SPARQL Update Examples
The following sample SPARQL update code is simpler than what Knora actually does. It is included here to illustrate the way Knora's SPARQL updates are structured and how concurrent updates are handled.
Finding a value IRI in a value's version history
We will need this query below. If a value is present in a resource property's version history, the query returns everything known about the value, or nothing otherwise:
prefix rdf: <http://www.w3.org/1999/02/22-rdf-syntax-ns#>
prefix rdfs: <http://www.w3.org/2000/01/rdf-schema#>
prefix knora-base: <http://www.knora.org/ontology/knora-base#>
SELECT ?p ?o
WHERE {
BIND(IRI("http://rdfh.ch/c5058f3a") as ?resource)
BIND(IRI("http://www.knora.org/ontology/0803/incunabula#book_comment") as ?property)
BIND(IRI("http://rdfh.ch/c5058f3a/values/testComment002") as ?searchValue)
?resource ?property ?currentValue .
?currentValue knora-base:previousValue* ?searchValue .
?searchValue ?p ?o .
}
Creating the initial version of a value
prefix rdf: <http://www.w3.org/1999/02/22-rdf-syntax-ns#>
prefix rdfs: <http://www.w3.org/2000/01/rdf-schema#>
prefix knora-base: <http://www.knora.org/ontology/knora-base#>
WITH <http://www.knora.org/ontology/0803/incunabula>
INSERT {
?newValue rdf:type ?valueType ;
knora-base:valueHasString """Comment 1""" ;
knora-base:attachedToUser <http://rdfh.ch/users/91e19f1e01> ;
knora-base:attachedToProject <http://rdfh.ch/projects/77275339> ;
knora-base:hasPermissions "V knora-admin:KnownUser,knora-admin:UnknownUser|M knora-admin:ProjectMember" ;
knora-base:valueTimestamp ?currentTime .
?resource ?property ?newValue .
} WHERE {
BIND(IRI("http://rdfh.ch/c5058f3a") as ?resource)
BIND(IRI("http://www.knora.org/ontology/0803/incunabula#book_comment") as ?property)
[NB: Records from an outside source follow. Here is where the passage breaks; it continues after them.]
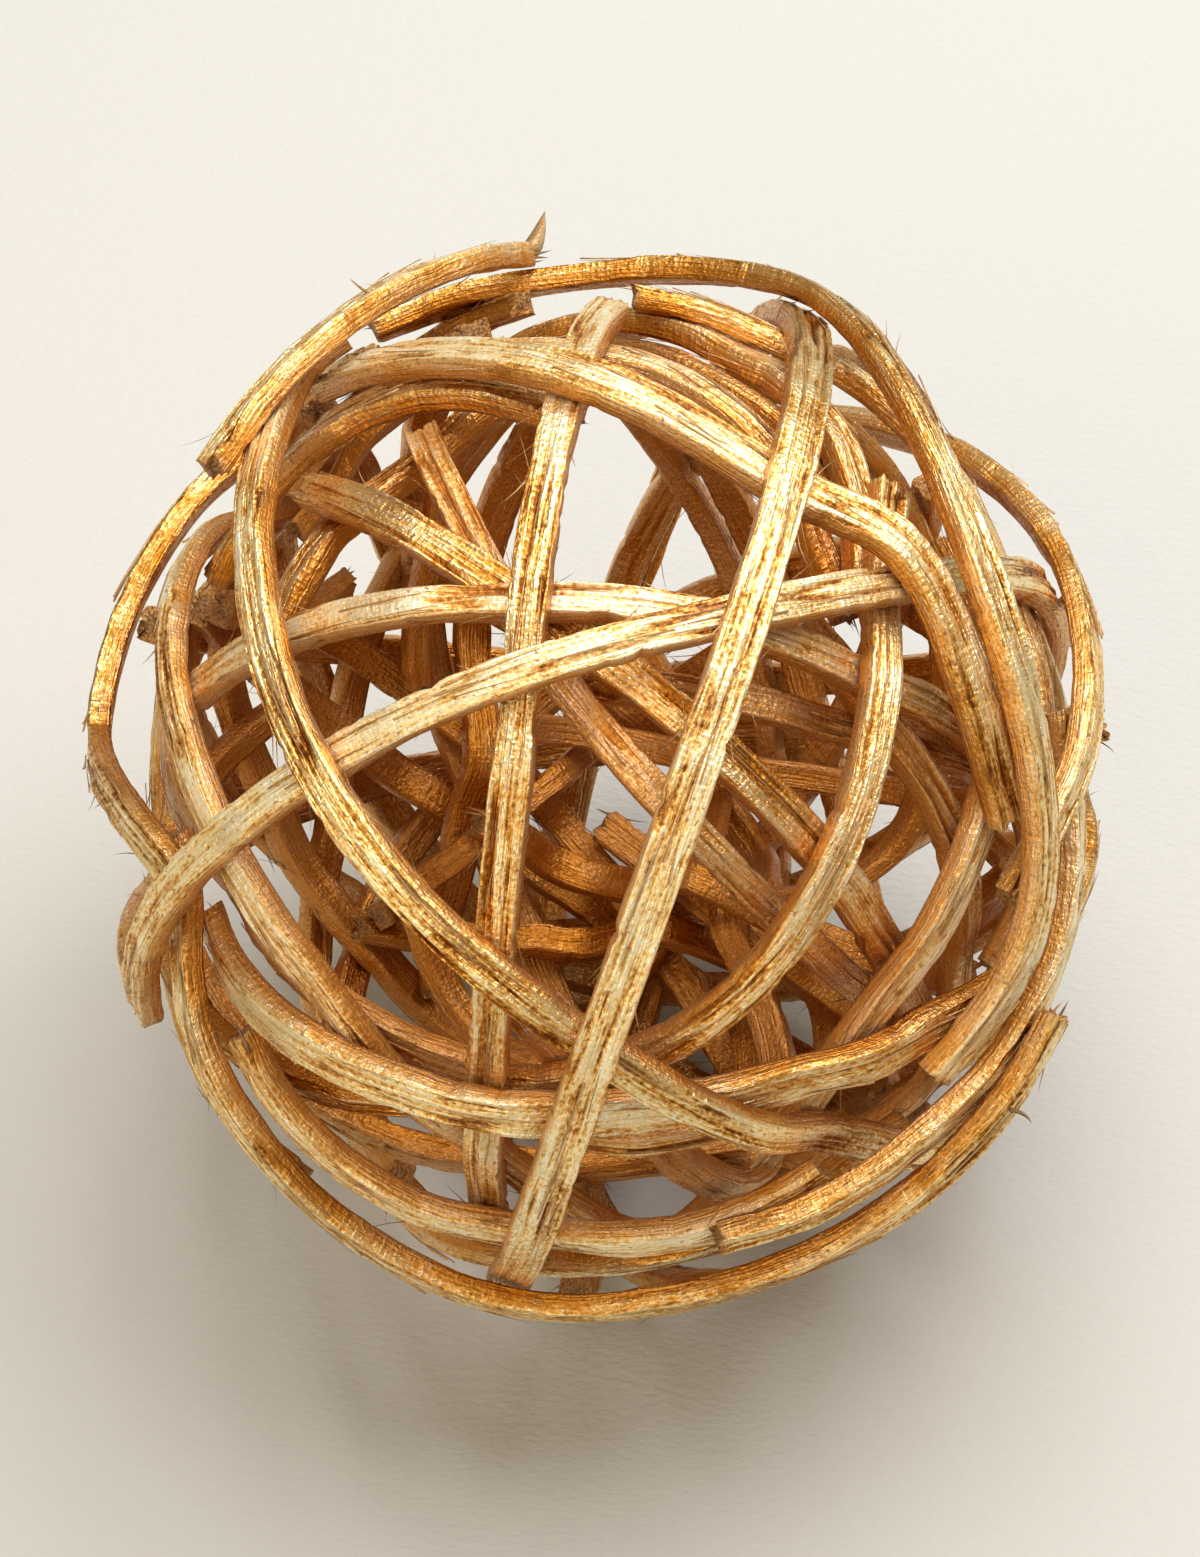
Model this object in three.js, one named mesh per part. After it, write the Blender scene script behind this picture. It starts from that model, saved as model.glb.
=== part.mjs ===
// A decorative ball wound from flat strips of split vine. The strips spring outwards against one
// another and nothing is glued: each end is cut blunt or tucked under a neighbour, and the ball is
// hollow. Millimetres and degrees; +Z is up, the origin is under the ball on the surface it rests on.
import * as THREE from "three";

// Strip and ball, in millimetres
const THICKNESS = 1.7; // of every strip
const LAYER_GAP = 0.22; // clear space between two strips where they cross
const SIDE_GAP = 0.35; // strips that pass closer than this, side by side, count as crossing
const BALL_RADIUS = 38; // distance from the centre at which crossings are measured
const FLOOR = 39.3; // distance from the centre to the surface that the ball stands on
const FLAT_DEPTH = 0.4; // the strips that reach it are worn flat by this much, so it doesn't roll

// Winding
const RING_STEP = 9.5; // degrees of a hoop between two cross-sections of its strip
const ROUNDS_TO_SETTLE = 480; // in which the strips push one another into place
const ROUNDS_TO_MOVE = 160; // after which it is worked out again what crosses where
const STRAIGHTEN = 0.3; // how strongly a strip evens out its own bends in one round
const SPRING_BACK = 0.02; // how strongly it returns to its free radius in one round
const INNER_SHARE = 0.7; // share of each push that the inner strip of a crossing takes
const MOST_TRIM = 3.5; // cross-sections that may be cut off a strip so that it ends under another

const GOLD = { color: 0xd9b26a, roughness: 0.5, metalness: 0.55 };

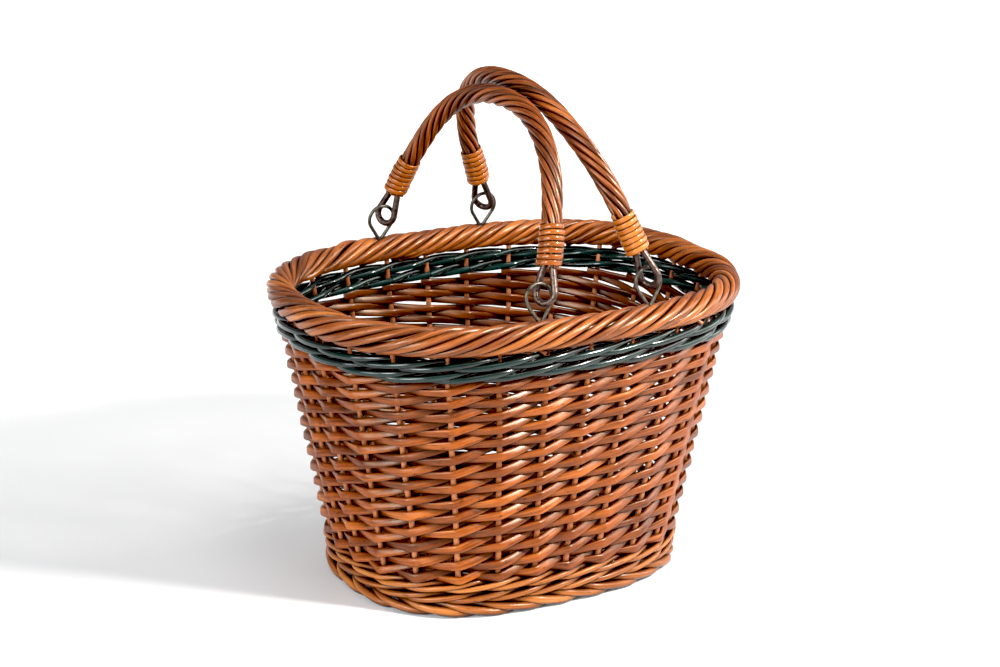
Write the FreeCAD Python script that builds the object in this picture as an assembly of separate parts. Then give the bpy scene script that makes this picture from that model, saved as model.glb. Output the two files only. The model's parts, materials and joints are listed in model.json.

BIND(IRI("http://rdfh.ch/c5058f3a/values/testComment001") AS ?newValue)
BIND(IRI("http://www.knora.org/ontology/knora-base#TextValue") AS ?valueType)
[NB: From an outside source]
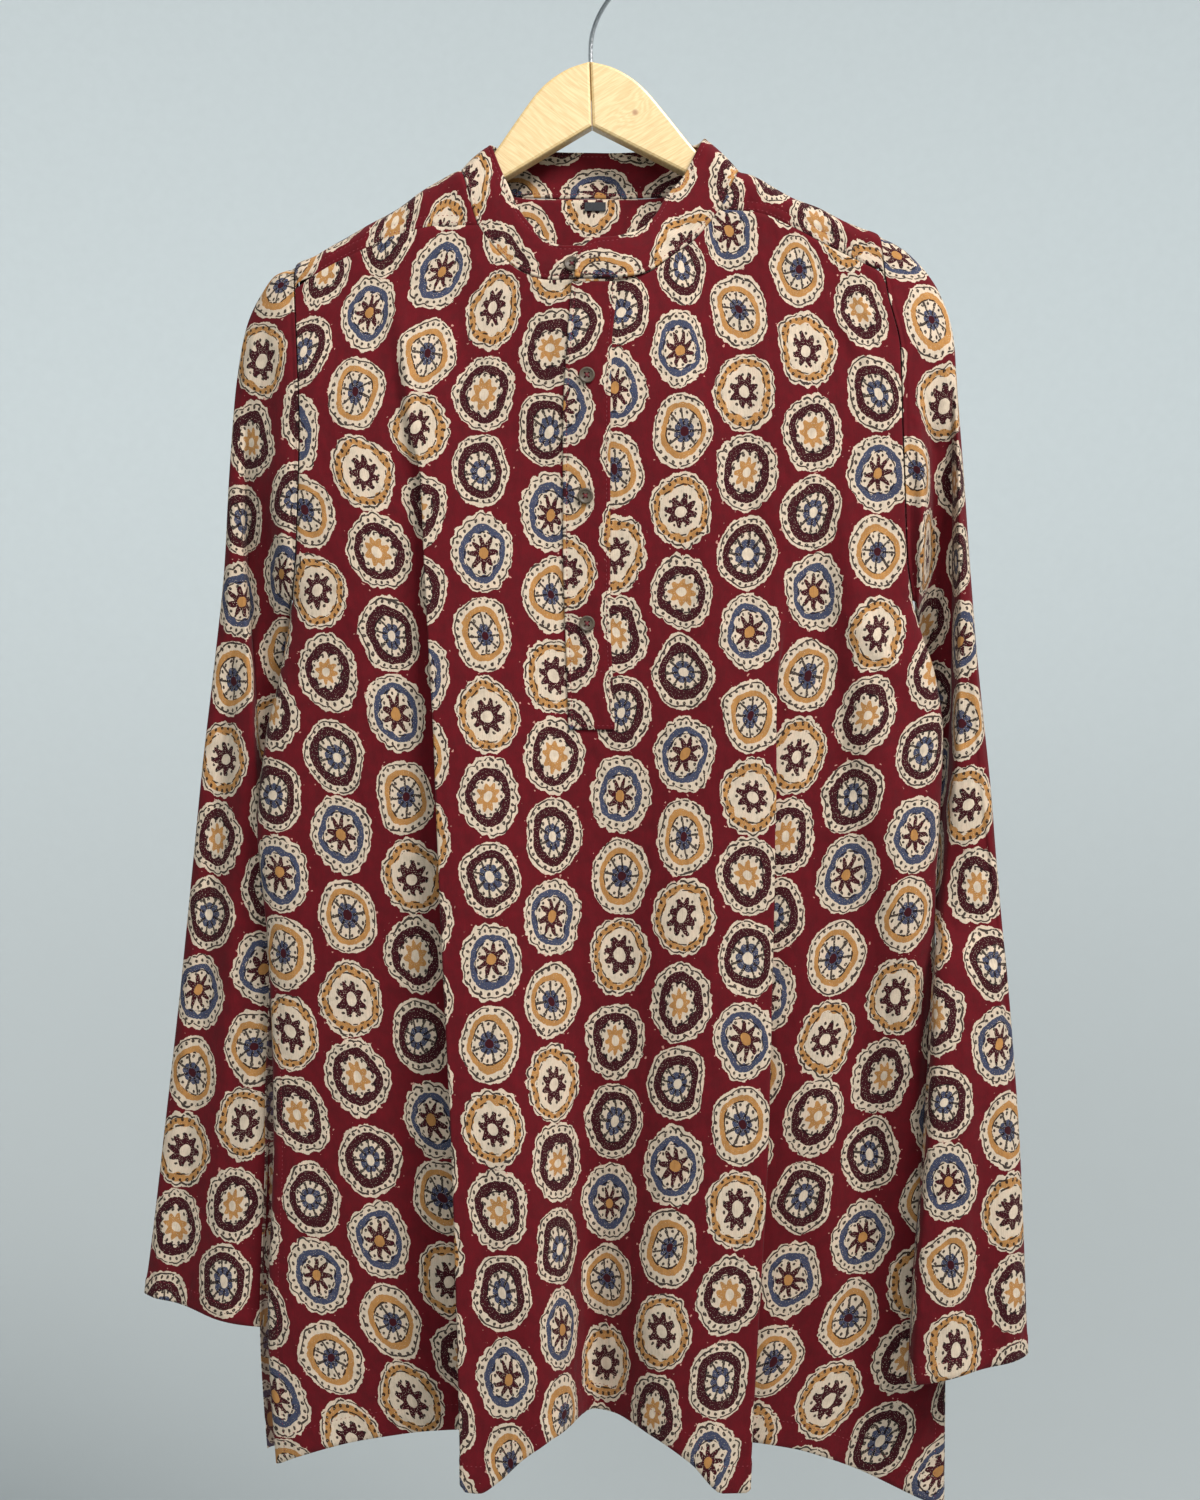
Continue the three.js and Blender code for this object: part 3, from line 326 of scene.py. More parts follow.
def across_x(s, z):
    """Where a share s of the way across the body lies at height z."""
    s, z = np.broadcast_arrays(s, np.asarray(z, float))
    xs = np.stack([lines[name](z) for name in LINE_NAMES])
    i = np.clip(np.searchsorted(LINE_PLACES, s, side="right") - 1, 0, len(LINE_NAMES) - 2)
    t = (s - LINE_PLACES[i]) / (LINE_PLACES[i + 1] - LINE_PLACES[i])
    low = np.take_along_axis(xs, i[None], 0)[0]
    high = np.take_along_axis(xs, i[None] + 1, 0)[0]
    return mix(low, high, t)


def side_half(x, z):
    """Half the gap between front and back at the side edges: armhole, seam, slit."""
    left = np.asarray(x) < 0
    down = np.where(left, ARMHOLE_TOP["left"], ARMHOLE_TOP["right"]) - z
    hole = mix(*ARMHOLE_HALVES, smooth(down / ARMHOLE_WIDENS)) * rounded(down / SHOULDER_ROUND)
    hole = hole * rounded((z - UNDERARM_Z) / UNDERARM_ROUND)
    slit = SLIT_HALF * smooth((SLIT_TOP_Z - z) / SLIT_OPENS)
    return TURNED_GAP / 2 + np.where(z > UNDERARM_Z, hole, slit)


def armhole_half(side, z):
    return side_half(np.where(side == "left", -1.0, 1.0) * np.ones_like(z), z)


def edge_distance(x, z):
    """How far inside the nearer side seam a place is."""
    return np.minimum(x - lines["left"](z), lines["right"](z) - x)


def fold_share(name, x, z):
    """How much of a front fold's depth a place has: 1 along its flat top."""
    outward, flank = FRONT_FOLDS[name]
    out = (x - lines[name](z)) * outward
    beyond = np.maximum(-out - fold_tops[name + "Top"](z), 0)
    return bump(np.where(out > 0, out / flank, beyond / fold_tops[name + "Slope"](z)))


# Small folds die out over these lengths: from the sides, under the yoke, beside the placket
CALM_SIDE, CALM_TOP, CALM_PLACKET = 14, 30, 22
WAVE_SIZE = 90  # of the small folds that no table places
# Creases listed for the front: x, z at both ends, half width, height
FRONT_CREASES = (
    (-125, -215, -112, -340, 9, 1.6),
    (-150, -230, -140, -560, 26, 2.2),
    (-165, -420, -150, -980, 24, 1.4),
    (-120, -560, -112, -1000, 16, -1.8),
    (-60, -255, -45, -560, 24, 1.2),
    (-53, -610, -42, -1010, 11, -2.5),
    (78, -300, 74, -560, 22, 1.6),
    (120, -240, 118, -520, 22, 1.8),
    (150, -300, 146, -700, 22, -2.0),
    (158, -320, 200, -680, 26, 5.0),
    (141, -320, 184, -700, 19, -2.8),
    (160, -660, 152, -1000, 20, 2.4),
    (165, -222, 192, -262, 7, 1.6),
    (150, -226, 186, -290, 8, 1.4),
    (-186, -250, -160, -232, 7, 1.2),
    (-196, -470, -150, -420, 12, 2.0),
    (212, -486, 160, -430, 13, 2.4),
    (30, -236, 84, -330, 10, 1.2),
    (-40, -236, -86, -300, 9, 1.0),
    (-30, -700, -52, -860, 9, 1.2),
    (176, -560, 168, -1040, 27, -5.5),
    (212, -540, 208, -1040, 32, 6.0),
)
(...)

BIND(NOW() AS ?currentTime)
# Do nothing if the resource doesn't exist.
?resource rdf:type ?resourceClass .
# Do nothing if the submitted value has the wrong type.
?property knora-base:objectClassConstraint ?valueType .
}
To find out whether the insert succeeded, the application can use the query in Finding a value IRI in a value's version history to look for the new IRI in the property's version history.
Adding a new version of a value
prefix rdf: <http://www.w3.org/1999/02/22-rdf-syntax-ns#>
prefix rdfs: <http://www.w3.org/2000/01/rdf-schema#>
prefix knora-base: <http://www.knora.org/ontology/knora-base#>
WITH <http://www.knora.org/ontology/0803/incunabula>
DELETE {
?resource ?property ?currentValue .
} INSERT {
?newValue rdf:type ?valueType ;
knora-base:valueHasString """Comment 2""" ;
knora-base:previousValue ?currentValue ;
knora-base:attachedToUser <http://rdfh.ch/users/91e19f1e01> ;
knora-base:attachedToProject <http://rdfh.ch/projects/77275339> ;
knora-base:hasPermissions "V knora-admin:KnownUser,knora-admin:UnknownUser|M knora-admin:ProjectMember" ;
knora-base:valueTimestamp ?currentTime .
?resource ?property ?newValue .
} WHERE {
BIND(IRI("http://rdfh.ch/c5058f3a") as ?resource)
BIND(IRI("http://rdfh.ch/c5058f3a/values/testComment001") AS ?currentValue)
BIND(IRI("http://rdfh.ch/c5058f3a/values/testComment002") AS ?newValue)
BIND(IRI("http://www.knora.org/ontology/knora-base#TextValue") AS ?valueType)
BIND(NOW() AS ?currentTime)
?resource ?property ?currentValue .
?property knora-base:objectClassConstraint ?valueType .
}
The update request must contain the IRI of the most recent version of
the value (http://rdfh.ch/c5058f3a/values/c3295339
). If this is
not in fact the most recent version (because someone else has done an
update), this operation will do nothing (because the WHERE
clause will
return no rows). To find out whether the update succeeded, the
application will then need to do a SELECT query using the query in
Finding a value IRI in a value's version history.
In the case of concurrent updates, there are two possibilities:
- Users A and B are looking at version 1. User A submits an update and it succeeds, creating version 2, which user A verifies using a SELECT. User B then submits an update to version 1 but it fails, because version 1 is no longer the latest version. User B's SELECT will find that user B's new value IRI is absent from the value's version history.
- Users A and B are looking at version 1. User A submits an update and it succeeds, creating version 2. Before User A has time to do a SELECT, user B reads the new value and updates it again. Both users then do a SELECT, and find that both their new value IRIs are present in the value's version history.
Getting all versions of a value
prefix rdf: <http://www.w3.org/1999/02/22-rdf-syntax-ns#>
prefix rdfs: <http://www.w3.org/2000/01/rdf-schema#>
prefix knora-base: <http://www.knora.org/ontology/knora-base#>
SELECT ?value ?valueTimestamp ?previousValue
WHERE {
BIND(IRI("http://rdfh.ch/c5058f3a") as ?resource)
BIND(IRI("http://www.knora.org/ontology/0803/incunabula#book_comment") as ?property)
BIND(IRI("http://rdfh.ch/c5058f3a/values/testComment002") AS ?currentValue)
?resource ?property ?currentValue .
?currentValue knora-base:previousValue* ?value .
OPTIONAL {
?value knora-base:valueTimestamp ?valueTimestamp .
}
OPTIONAL {
?value knora-base:previousValue ?previousValue .
}
}
This assumes that we know the current version of the value. If the version we have is not actually the current version, this query will return no rows.